MEMORANDUM AND ORDER RE: MOTIONS TO AMEND SCHEDULING
ORDER AND DEFENDANT'S MOTION TO PROHIBIT PLAINTIFF FROM INTRODUCING CERTAIN EVIDENCE
Plaintiff Technology Licensing Corporation ("TLC") brought this action against defendant Technicolor USA, Inc., ("Technicolor")*fn1 for patent infringement. Before the court are plaintiff's motion to amend the scheduling order, defendant's motion to amend the scheduling order, and defendant's motion to prohibit plaintiff from introducing facts or evidence requested but not identified in plaintiff's interrogatory responses pursuant to Federal Rule of Civil Procedure 37.
I. Factual and Procedural Background
Plaintiff owns U.S. Patent Nos. RE40,411 E (the "'411 patent") and RE40,412 E (the "'412 patent"), which are July 1, 2008 reissues of U.S. Patent Nos. 5,754,250 (the "'250 patent") and 5,486,869 (the "'869 patent"), respectively. (Pl.'s Second Am. Compl. ("SAC") ¶¶ 6-8, Exs. A-D.) Plaintiff alleges that defendant infringed the '411 and '412 patents. (Id. ¶¶ 9-11.)
Pursuant to the court's Status (Pretrial Scheduling) Order of November 13, 2009, all discovery was to be completed by August 30, 2010, and all pretrial motions were to be filed by September 20, 2010; the matter was set for a pretrial conference on November 29, 2010, and trial on February 1, 2011. (Docket No. 229.) On April 13, 2010, pursuant to a joint stipulation of the parties, the court appointed Gale R. Peterson as a Special Master for purposes of claim construction. (Docket No. 273.) No recommendation has yet been issued by the Special Master.
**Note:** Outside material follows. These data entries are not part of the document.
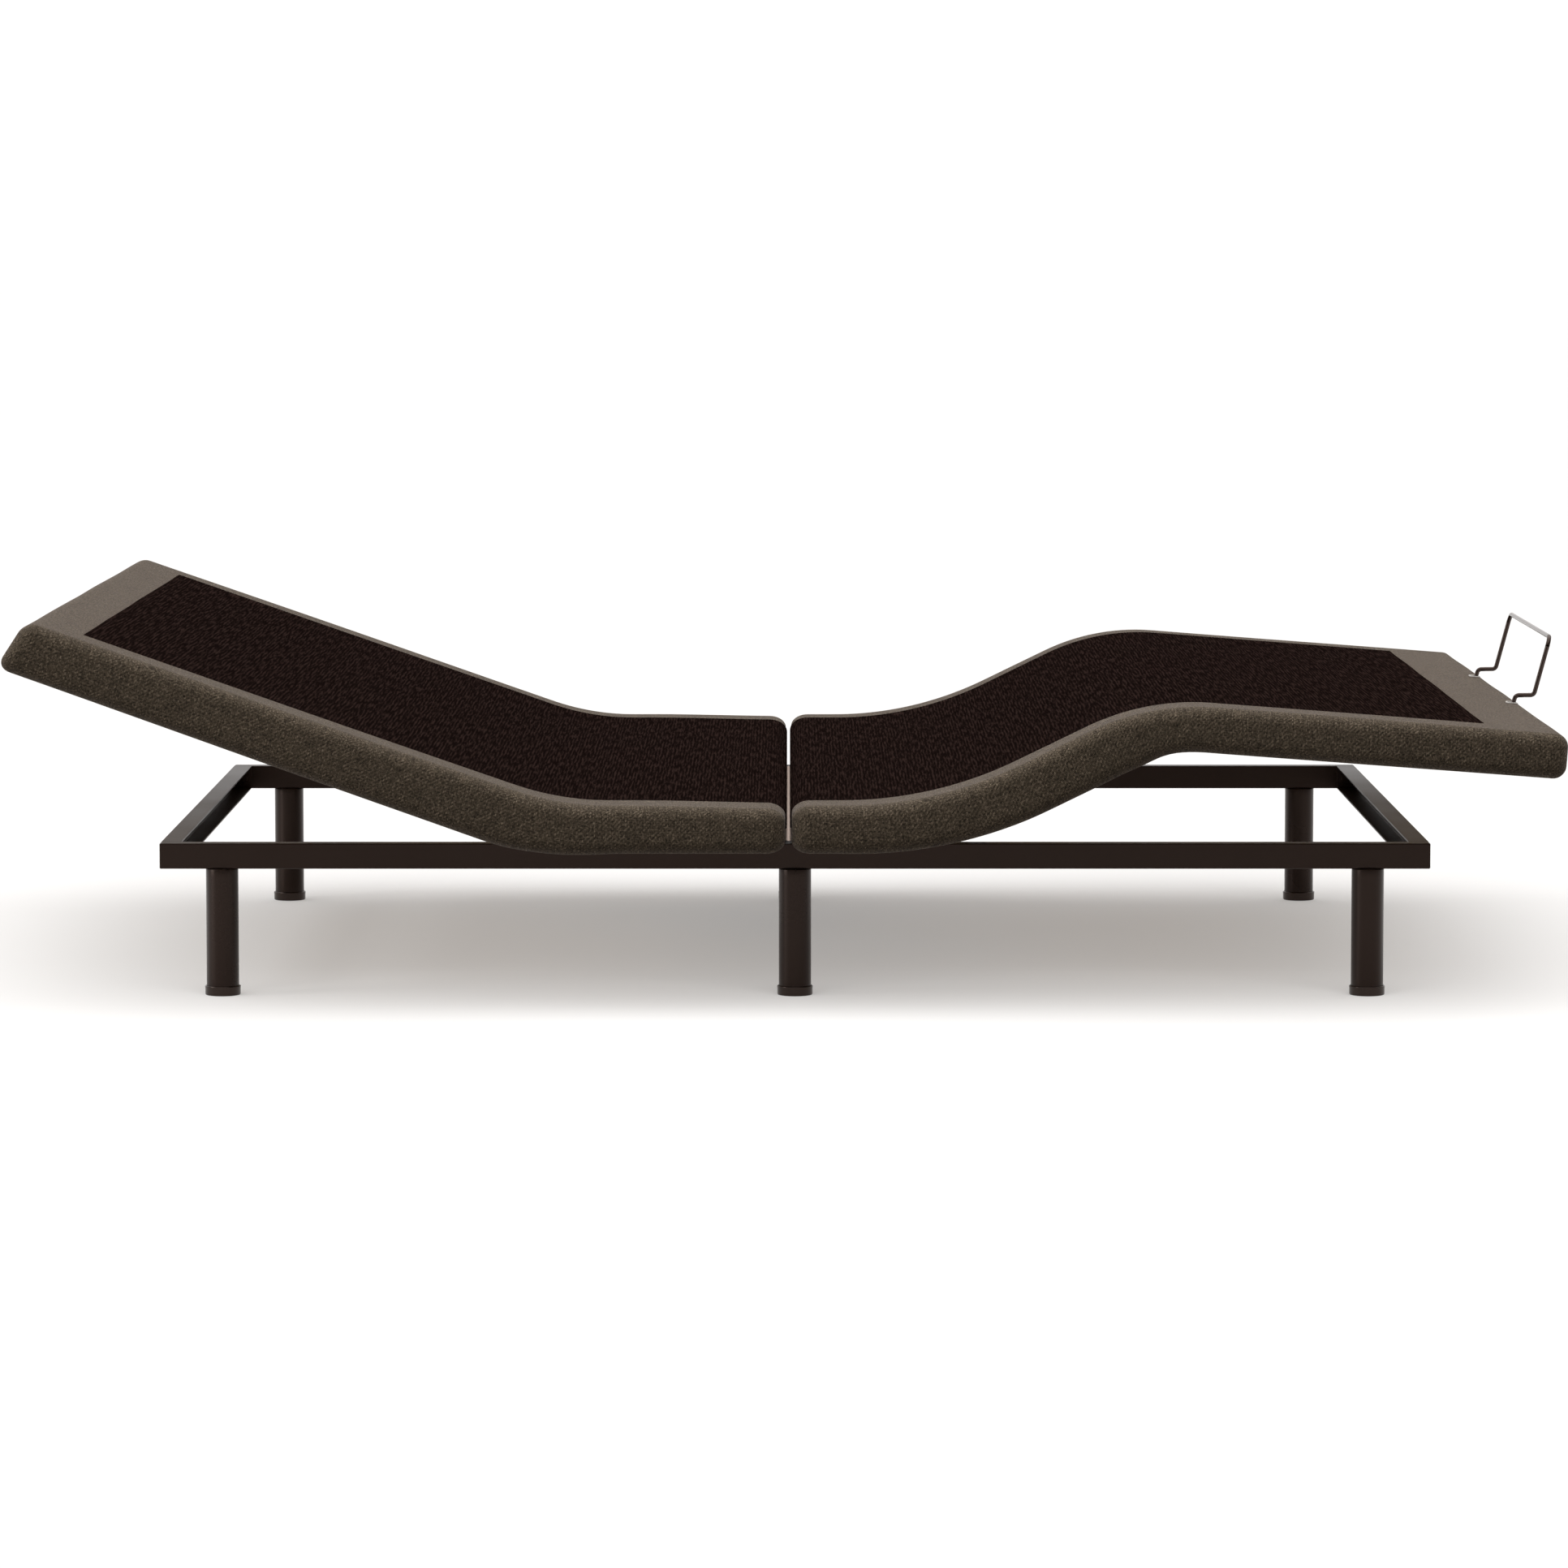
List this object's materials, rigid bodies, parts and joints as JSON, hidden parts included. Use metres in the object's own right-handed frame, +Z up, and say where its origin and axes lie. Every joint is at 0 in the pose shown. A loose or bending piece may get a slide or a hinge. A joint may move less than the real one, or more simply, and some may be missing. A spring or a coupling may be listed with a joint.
{
  "type": "adjustable bed base",
  "caption": "Adjustable bed base with a raised upholstered deck in hinged sections, on a steel frame with round legs and a mattress retainer.",
  "frame": {"origin": "on the floor, under the centre of the steel base frame", "axes": "+X along the bed towards the foot end, +Y across it, +Z up"},
  "size_m": [2.0338, 1.524, 0.4926],
  "materials": {
    "painted_steel": "satin dark brown-black powder coat",
    "leg_steel": "satin dark brown-black powder coat",
    "black_plastic": "moulded, fine texture",
    "cap_plastic": "moulded, glossy",
    "deck_fabric": "heathered brown upholstery weave with a dark ribbed panel",
    "plywood": "plywood board",
    "zinc_plate": "zinc plated",
    "retainer_steel": "satin dark coating"
  },
  "bodies": {
    "base": {"control_box": "black_plastic", "cross_rail_centre": "painted_steel", "cross_rail_foot_side": "painted_steel", "cross_rail_head_side": "painted_steel", "end_rail_foot": "painted_steel", "end_rail_head": "painted_steel", "foot_cap_foot_back": "cap_plastic", "foot_cap_foot_front": "cap_plastic", "foot_cap_head_back": "cap_plastic", "foot_cap_head_front": "cap_plastic", "foot_cap_middle_back": "cap_plastic", "foot_cap_middle_front": "cap_plastic", "head_actuator_clevis": "painted_steel", "head_actuator_gear_housing": "black_plastic", "head_actuator_motor": "painted_steel", "head_actuator_tube": "zinc_plate", "head_hinge_bracket_back": "painted_steel", "head_hinge_bracket_front": "painted_steel", "leg_foot_back": "leg_steel", "leg_foot_front": "leg_steel", "leg_head_back": "leg_steel", "leg_head_front": "leg_steel", "leg_middle_back": "leg_steel", "leg_middle_front": "leg_steel", "power_supply": "black_plastic", "seat_foot_board": "plywood", "seat_foot_pad": "deck_fabric", "seat_head_board": "plywood", "seat_head_pad": "deck_fabric", "side_rail_back": "painted_steel", "side_rail_front": "painted_steel", "thigh_actuator_clevis": "painted_steel", "thigh_actuator_gear_housing": "black_plastic", "thigh_actuator_motor": "painted_steel", "thigh_actuator_tube": "zinc_plate", "thigh_hinge_bracket_back": "painted_steel", "thigh_hinge_bracket_front": "painted_steel"},
    "head": {"head_bearer_back": "painted_steel", "head_bearer_front": "painted_steel", "head_board": "plywood", "head_lever": "painted_steel", "head_massage_motor": "black_plastic", "head_pad": "deck_fabric"},
    "thigh": {"thigh_bearer_back": "painted_steel", "thigh_bearer_front": "painted_steel", "thigh_board": "plywood", "thigh_lever": "painted_steel", "thigh_pad": "deck_fabric"},
    "foot": {"foot_bearer_back": "painted_steel", "foot_bearer_front": "painted_steel", "foot_board": "plywood", "foot_link_hanger": "painted_steel", "foot_massage_motor": "black_plastic", "foot_pad": "deck_fabric", "mattress_retainer": "retainer_steel"},
    "head_rod": {"head_actuator_rod": "zinc_plate"},
    "thigh_rod": {"thigh_actuator_rod": "zinc_plate"},
    "head_spindle": {"head_actuator_spindle": "painted_steel"},
    "thigh_spindle": {"thigh_actuator_spindle": "painted_steel"},
    "foot_link": {"foot_link": "painted_steel"}
  },
  "joints": [
    {"name": "head_hinge", "type": "hinge", "parent": "base", "child": "head", "pos_m": [-0.30647, 0, 0.2315], "axis": [0, 1, 0], "range_deg": [-19.2, 40.8]},
    {"name": "thigh_hinge", "type": "hinge", "parent": "base", "child": "thigh", "pos_m": [0.18553, 0, 0.2315], "axis": [0, -1, 0], "range_deg": [-26, 16]},
    {"name": "foot_hinge", "type": "hinge", "parent": "thigh", "child": "foot", "pos_m": [0.45975, 0, 0.34299], "axis": [0, 1, 0], "range_deg": [-30.45, 18.76]},
    {"name": "head_rod_slide", "type": "slide", "parent": "base", "child": "head_rod", "axis": [-1, 0, 0], "range_m": [-0.03271, 0.06927]},
    {"name": "thigh_rod_slide", "type": "slide", "parent": "base", "child": "thigh_rod", "axis": [1, 0, 0], "range_m": [-0.04458, 0.02751]},
    {"name": "foot_link_pivot", "type": "hinge", "parent": "base", "child": "foot_link", "pos_m": [0.19228, 0, 0.17816], "axis": [0, -1, 0], "range_deg": [-25.91, 15.96]},
    {"name": "head_spindle_spin", "type": "hinge", "parent": "base", "child": "head_spindle", "pos_m": [0.01, 0.23, 0.13792], "axis": [-1, 0, 0], "range_deg": [-1951.3, 4145.39]},
    {"name": "thigh_spindle_spin", "type": "hinge", "parent": "base", "child": "thigh_spindle", "pos_m": [-0.09, 0.02, 0.13453], "axis": [1, 0, 0], "range_deg": [-2663.81, 1639.65]}
  ],
  "couplings": [
    {"joint": "foot_hinge", "follows": "thigh_hinge", "ratio": 1.1692},
    {"joint": "head_rod_slide", "follows": "head_hinge", "m_per_rad": 0.097},
    {"joint": "thigh_rod_slide", "follows": "thigh_hinge", "m_per_rad": 0.0978},
    {"joint": "foot_link_pivot", "follows": "thigh_hinge", "ratio": 0.9945},
    {"joint": "head_spindle_spin", "follows": "head_hinge", "ratio": 101.58},
    {"joint": "thigh_spindle_spin", "follows": "thigh_hinge", "ratio": 102.42}
  ]
}
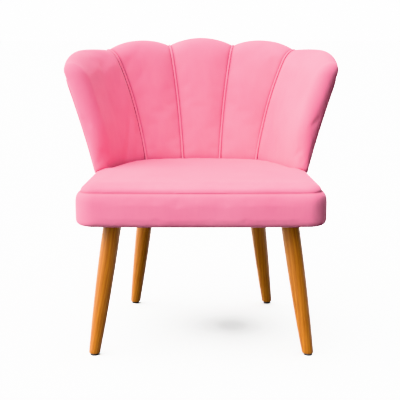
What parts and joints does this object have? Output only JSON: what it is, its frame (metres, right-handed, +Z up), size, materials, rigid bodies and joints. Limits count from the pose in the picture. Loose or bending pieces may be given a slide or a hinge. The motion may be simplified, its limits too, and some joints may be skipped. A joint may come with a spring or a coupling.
{
  "type": "upholstered tub armchair",
  "caption": "Low tub armchair with a padded D-shaped seat, a wrap-round scalloped back of piped channels and splayed round wooden legs",
  "frame": {"origin": "On the floor, under the middle of the chair's overall box in plan", "axes": "+Z up, -Y to the front of the seat, +X to the right as seen from the front"},
  "size_m": [0.7228, 0.629, 0.777],
  "materials": {
    "velvet": "matte",
    "velvet_shade": "matte",
    "piping_velvet": "matte",
    "foam": "matte",
    "wadding": "matte",
    "timber": "matte",
    "plywood": "matte",
    "hardboard": "matte",
    "leg_wood": "satin",
    "zinc_steel": "satin",
    "glide_plastic": "satin",
    "black_cloth": "matte",
    "webbing": "matte"
  },
  "bodies": {
    "root": {"seat_rail_front": "timber", "seat_rail_left": "timber", "seat_rail_right": "timber", "seat_rail_rear": "timber", "corner_block_front_left": "timber", "corner_block_front_right": "timber", "corner_block_rear_left": "timber", "corner_block_rear_right": "timber", "leg_tee_nuts": "zinc_steel", "hanger_bolts": "zinc_steel", "leg_front_left": "leg_wood", "leg_front_right": "leg_wood", "leg_rear_left": "leg_wood", "leg_rear_right": "leg_wood", "glide_front_left": "glide_plastic", "glide_front_right": "glide_plastic", "glide_rear_left": "glide_plastic", "glide_rear_right": "glide_plastic", "webbing_lengthwise": "webbing", "webbing_crosswise": "webbing", "webbing_liner": "black_cloth", "seat_foam": "foam", "seat_top_cover": "velvet", "seat_border": "velvet_shade", "dust_cover": "black_cloth", "dust_cover_staples": "zinc_steel", "back_bolts": "zinc_steel", "back_bolt_washers": "zinc_steel", "back_tee_nuts": "zinc_steel", "back_rail_bottom": "plywood", "back_rail_middle": "plywood", "back_rail_top": "plywood", "back_post_left_wing": "timber", "back_post_left_outer": "timber", "back_post_left_inner": "timber", "back_post_right_inner": "timber", "back_post_right_outer": "timber", "back_post_right_wing": "timber", "back_lining": "hardboard", "back_wadding": "wadding", "channel_foam_left_outer": "foam", "channel_foam_left_inner": "foam", "channel_foam_centre": "foam", "channel_foam_right_inner": "foam", "channel_foam_right_outer": "foam", "channel_cover_left_outer": "velvet", "channel_cover_left_inner": "velvet", "channel_cover_centre": "velvet", "channel_cover_right_inner": "velvet", "channel_cover_right_outer": "velvet", "piping_left_outer": "piping_velvet", "piping_left_inner": "piping_velvet", "piping_right_inner": "piping_velvet", "piping_right_outer": "piping_velvet", "edge_piping": "piping_velvet", "outer_back_cover": "velvet_shade"}
  },
  "joints": []
}
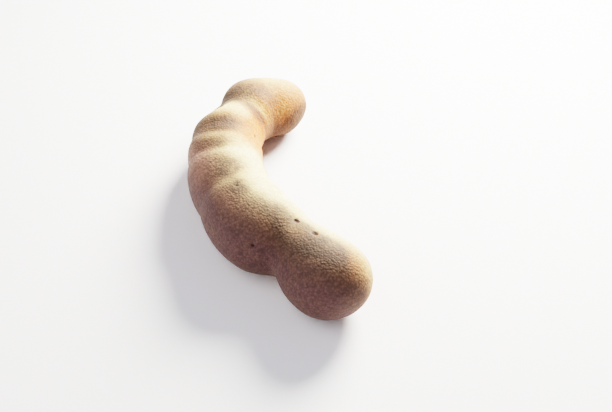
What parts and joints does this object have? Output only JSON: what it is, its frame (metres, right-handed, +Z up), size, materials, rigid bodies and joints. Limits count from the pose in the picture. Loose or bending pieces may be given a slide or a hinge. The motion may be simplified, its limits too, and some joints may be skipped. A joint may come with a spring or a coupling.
{
  "type": "tamarind pod",
  "caption": "Whole unopened tamarind pod, curled like a hook and lying on its side, with a tan granular shell pinched by shallow furrows between the seeds.",
  "frame": {"origin": "bottom of the pod, in the middle of its outline seen from above", "axes": "+Y along the pod's longest extent from the near lobe towards the far lobe, +X towards the open side of the curl, +Z up from the surface that the pod lies on"},
  "size_m": [0.0692, 0.1224, 0.0311],
  "materials": {
    "pod_shell": "dry brittle fruit shell, matt, with a fine granular tan scurf that darkens to grey brown"
  },
  "bodies": {
    "root": {"tamarind_pod": "pod_shell"}
  },
  "joints": []
}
Plaintiff and defendant now move separately to amend the scheduling order. Defendant also moves to prohibit plaintiff from introducing facts or evidence requested but not identified in plaintiff's interrogatory responses. The court granted defendant's motion for judgment on the pleadings on plaintiff's claims of inducing and contributory infringement on October 18, 2010, with leave to amend the complaint; the deadline for submitting an amended complaint is also before the court.
A court may modify the pretrial schedule "if it cannot reasonably be met despite the diligence of the party seeking the extension." Johnson v. Mammoth Recreations, Inc., 975 F.2d 604, 609 (9th Cir. 1992). Given that the Special Master has not yet issued his recommendation, it is proper to extend the discovery deadline so that the parties may conduct depositions after claim construction has been resolved. In the interest of retaining the structure provided by the November 13, 2009 Scheduling Order, the other deadlines will be similarly extended.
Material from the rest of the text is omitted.